А одиночных львов, подобных стоящим у входа в Восточный институт и по легенде отправленных порознь в Хабаровск и Санкт-Петербург, так и не нашлось. Видимо, поодиночке «ши-цза» не живут…
Во Владивостоке в сложнейших исторических условиях начала ХХ века высшие учебные заведения претерпевали муки открытия и закрытия, объединения и разъединения, в них входили и из них выходили вузы Урала и Забайкалья. Особенно сложным для вузов было время Гражданской войны, когда эпизодически сменяющие друг друга правительства и режимы переименовывали, «сливали», рассоединяли гимназии, институты, техникумы.
Профессура, оказавшаяся во время Гражданской войны во Владивостоке, встала перед парадоксальным явлением: есть молодежь, желающая учиться, есть преподаватели, но, кроме Восточного института, с довольно специфическим набором специальностей, нет других вузов.
Все это, да еще и то, что в условиях разрухи и чехарды со сменой власти невозможно было полноценно содержать такой «классический» вуз, как Восточный институт, привело к тому, что в городе в 1918–1920 гг. появились почти одновременно Высший политехникум, юридический факультет, историко-филологический факультет, педагогический институт имени Ушинского. Во главе этих, как правило, частных вузов стояли профессора Восточного института.
В частности, по поводу открытия Высшего политехникума, местные газеты писали, что новый вуз, «рассадник высших технических и экономических знаний», «новый источник просвещения» возник буквально «из ничего», «при весьма сочувственном отношении культурных элементов общества» на средства, пожертвованные местными именитыми гражданами и торгово-промышленными фирмами города.
Инициатором открытия Высшего политехникума выступила группа местных инженеров и общественных деятелей, объединившихся в июле 1918 года в Дальневосточное общество содействия развитию высшего образования. Председателем общества был избран профессор Восточного института Василий Мелетиевич Мендрин, который и стал первым ректором первого Дальневосточного высшего технического учебного заведения.

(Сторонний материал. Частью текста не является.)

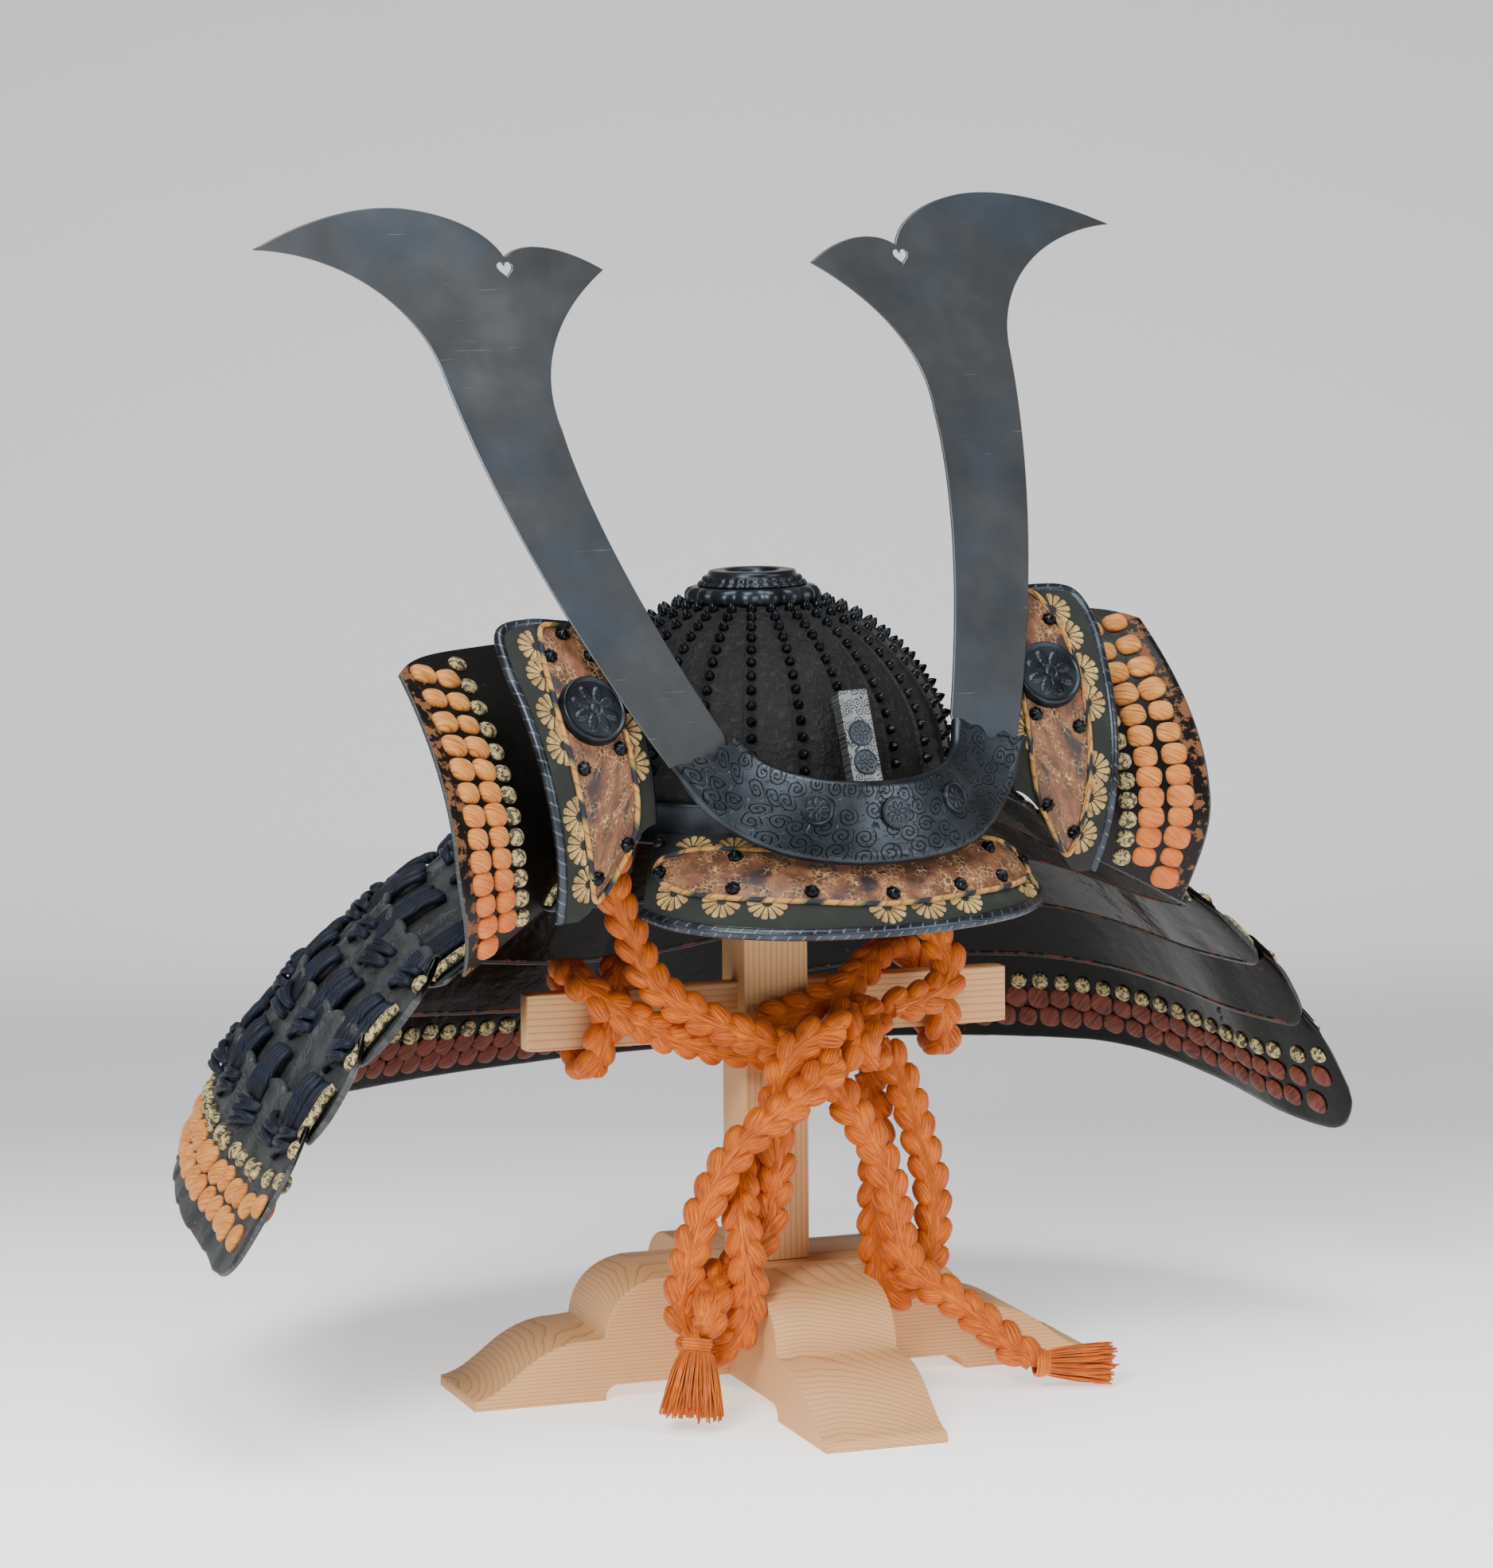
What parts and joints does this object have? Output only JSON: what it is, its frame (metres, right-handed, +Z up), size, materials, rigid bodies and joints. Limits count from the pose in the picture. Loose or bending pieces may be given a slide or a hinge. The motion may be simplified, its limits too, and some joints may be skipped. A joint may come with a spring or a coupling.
{
  "type": "kabuto samurai helmet on a wooden stand",
  "caption": "Ribbed and riveted iron samurai helmet with wide horns, visor, turnbacks and flared neck guard, on a plain wooden cross-foot stand, its orange chin cord tied in a bow.",
  "frame": {"origin": "middle of the box round the helmet and stand, without the cord and its knot and tassels, at the height of the stand's feet", "axes": "+Z up; the helmet's front faces -Y and its left as seen from the front is -X; the stand's beams are turned a little clockwise seen from above"},
  "size_m": [0.7398, 0.4702, 0.6847],
  "materials": {
    "cedar_wood": "planed, bare",
    "orange_silk": "braided",
    "russet_iron": "lacquered, rough",
    "black_iron": "satin",
    "engraved_iron": "satin",
    "blued_steel": "satin",
    "stencilled_leather": "printed, semi-gloss",
    "black_lacquer": "lacquered, gloss"
  },
  "bodies": {
    "root": {"base_beam_side": "cedar_wood", "base_beam_front": "cedar_wood", "post": "cedar_wood", "crossbar": "cedar_wood", "head_rest": "cedar_wood", "chin_cord_left": "orange_silk", "chin_cord_right": "orange_silk", "cord_wrap_left": "orange_silk", "cord_wrap_right": "orange_silk", "bow_loop_left": "orange_silk", "bow_loop_right": "orange_silk", "cord_end_left": "orange_silk", "cord_end_right": "orange_silk", "cord_knot": "orange_silk", "tassel_left": "orange_silk", "tassel_right": "orange_silk", "bowl": "russet_iron", "bowl_band": "russet_iron", "visor_rim": "black_iron", "turnback_rim_left": "black_iron", "turnback_rim_right": "black_iron", "base_disc_left": "black_iron", "base_disc_middle": "black_iron", "base_disc_right": "black_iron", "turnback_disc_left": "black_iron", "turnback_disc_right": "black_iron", "crown_base": "engraved_iron", "crown_ring": "engraved_iron", "horn_base": "engraved_iron", "crest_holder": "engraved_iron", "horn_left": "blued_steel", "horn_right": "blued_steel", "visor": "stencilled_leather", "turnback_left": "stencilled_leather", "turnback_right": "stencilled_leather", "neck_lame_1": "black_lacquer", "neck_lame_2": "black_lacquer", "neck_lame_3": "black_lacquer", "neck_lame_4": "black_lacquer", "neck_lame_5": "black_lacquer", "rear_turnback_left": "black_lacquer", "rear_turnback_right": "black_lacquer"}
  },
  "joints": []
}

Выходец из забайкальской казачьей семьи, Мендрин, продолжая семейную традицию, окончил московское (Алексеевское) военное училище, проучившись до этого два года в Харьковском университете. Дослужившись до чина есаула Забайкальского казачьего войска, он поступил в Восточный институт, блестяще окончил его по японскому отделению.

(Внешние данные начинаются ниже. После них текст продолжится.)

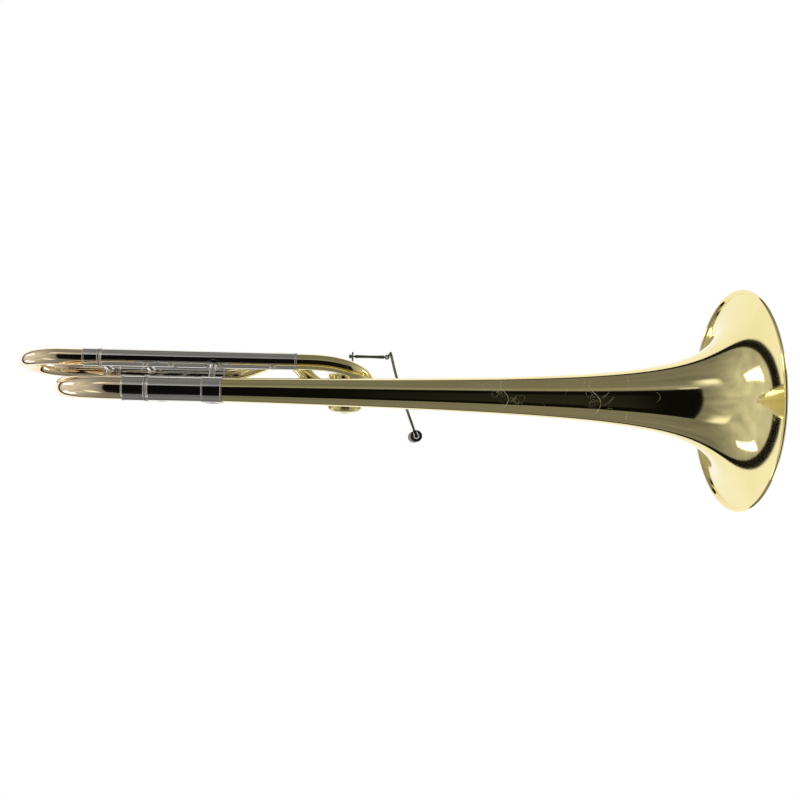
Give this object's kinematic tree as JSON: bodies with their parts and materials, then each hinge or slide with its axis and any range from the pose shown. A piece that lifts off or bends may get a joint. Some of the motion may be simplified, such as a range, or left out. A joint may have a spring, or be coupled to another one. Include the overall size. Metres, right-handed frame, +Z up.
{
  "type": "trombone bell section",
  "caption": "Tenor trombone bell section with an open-wrap F attachment: flared bell, two pull-out tuning slides, rotary valve, thumb lever and hand-slide receiver.",
  "frame": {"origin": "centre of the hand-slide receiver's mouth, on the neckpipe's axis", "axes": "+X along the tubes towards the bell's rim, +Y from the bell towards the neckpipe and on, +Z up, towards the valve's linkage side"},
  "size_m": [0.7063, 0.2319, 0.216],
  "materials": {
    "lacquered_brass": "polished yellow brass under clear lacquer",
    "gold_brass": "polished gold brass under clear lacquer",
    "nickel_silver": "polished nickel silver",
    "plated_steel": "bright plated steel",
    "bumper_rubber": "soft black rubber",
    "black_plastic": "satin black moulding",
    "pad_grey": "matt grey pad"
  },
  "bodies": {
    "instrument": {"bell_flare": "lacquered_brass", "bell_stem": "lacquered_brass", "f_near_bend": "lacquered_brass", "f_far_tube": "lacquered_brass", "valve_to_slide_tube": "lacquered_brass", "neckpipe": "lacquered_brass", "valve_casing": "lacquered_brass", "bottom_cap": "lacquered_brass", "stop_plate": "lacquered_brass", "lever_saddle": "lacquered_brass", "bell_tail_ferrule": "nickel_silver", "main_outer_sleeve_bell": "nickel_silver", "main_outer_sleeve_neck": "nickel_silver", "neck_side_ferrule": "nickel_silver", "f_outer_sleeve_near": "nickel_silver", "f_outer_sleeve_far": "nickel_silver", "f_near_ferrule": "nickel_silver", "f_far_ferrule": "nickel_silver", "slide_receiver": "nickel_silver", "upper_bearing_plate": "nickel_silver", "lower_bearing_plate": "nickel_silver", "sleeve_brace": "nickel_silver", "tail_brace": "nickel_silver", "middle_brace": "nickel_silver", "front_brace": "nickel_silver", "f_cross_brace": "nickel_silver", "f_to_bell_brace": "nickel_silver", "f_to_neck_brace": "nickel_silver", "pivot_screw": "plated_steel", "lever_spring": "plated_steel", "bumper_rest": "bumper_rubber", "bumper_pressed": "bumper_rubber"},
    "main_tuning_slide": {"main_crook": "gold_brass", "main_inner_leg_bell": "nickel_silver", "main_inner_leg_neck": "nickel_silver", "main_slide_ferrule_bell": "nickel_silver", "main_slide_ferrule_neck": "nickel_silver", "main_slide_brace": "nickel_silver"},
    "f_tuning_slide": {"f_crook": "gold_brass", "f_inner_leg_near": "nickel_silver", "f_inner_leg_far": "nickel_silver", "f_slide_ferrule_near": "nickel_silver", "f_slide_ferrule_far": "nickel_silver", "f_slide_brace": "nickel_silver"},
    "lever": {"thumb_lever": "plated_steel", "thumb_button": "black_plastic", "thumb_pad": "pad_grey"},
    "valve_rotor": {"rotor": "lacquered_brass", "stop_arm": "plated_steel", "rotor_screw": "plated_steel"},
    "link": {"link_rod": "plated_steel"},
    "nut": {"lock_nut": "nickel_silver"}
  },
  "joints": [
    {"name": "main_tuning_slide", "type": "slide", "parent": "instrument", "child": "main_tuning_slide", "axis": [-1, 0, 0], "range_m": [0, 0.045]},
    {"name": "f_tuning_slide", "type": "slide", "parent": "instrument", "child": "f_tuning_slide", "axis": [-1, 0, 0], "range_m": [0, 0.08]},
    {"name": "thumb_lever", "type": "hinge", "parent": "instrument", "child": "lever", "pos_m": [-0.06682, -0.01422, 0], "axis": [0, -1, 0], "range_deg": [0, 29.9], "stiffness_Nm_per_rad": 0.3, "springref_deg": -14.32},
    {"name": "rotor", "type": "hinge", "parent": "instrument", "child": "valve_rotor", "pos_m": [-0.127, -0.0215, 0], "axis": [0, 0, 1], "range_deg": [-0.5, 90.5]},
    {"name": "link", "type": "hinge", "parent": "lever", "child": "link", "pos_m": [-0.0836, -0.01422, 0.039], "axis": [0, -1, 0], "range_deg": [-52.5, 0.5]},
    {"name": "lock_nut", "type": "hinge", "parent": "instrument", "child": "nut", "pos_m": [0, 0, 0], "axis": [1, 0, 0], "continuous": true}
  ],
  "couplings": [
    {"joint": "rotor", "follows": "thumb_lever", "ratio": 3.01},
    {"joint": "link", "follows": "thumb_lever", "ratio": -1.7371}
  ]
}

Во время Русско-японской войны 1904–1905 гг. служил в действующей армии, за разведку японских сил награжден орденами Святого Станислава 3-й степени с мечами и бантами и Святой Анны 3-й степени с мечами и бантами. После войны ушел в отставку в чине войскового старшины (подполковника), стал профессором Восточного института, избирался гласным (депутатом) Думы Владивостока.
Живая, деятельная натура Мендрина не успокоилась на создании Высшего политехникума. Он не мог стоять в стороне от происходящих в России политических событий и выдвинул свою кандидатуру на избрание атаманом Уссурийского казачьего войска.
Жена выговаривала Мендрину:
– Василий, ну куда ты лезешь? Четвертый десяток уже разменял, а все еще саблей не намахался. Сколько я передумала за войну с японцами, сколько слез пролила. Слава богу, живым вернулся… Ты же ученый, Вася, ну и преподавал бы себе потихоньку, книжки бы писал… Да и за здоровьем своим проследил лучше бы…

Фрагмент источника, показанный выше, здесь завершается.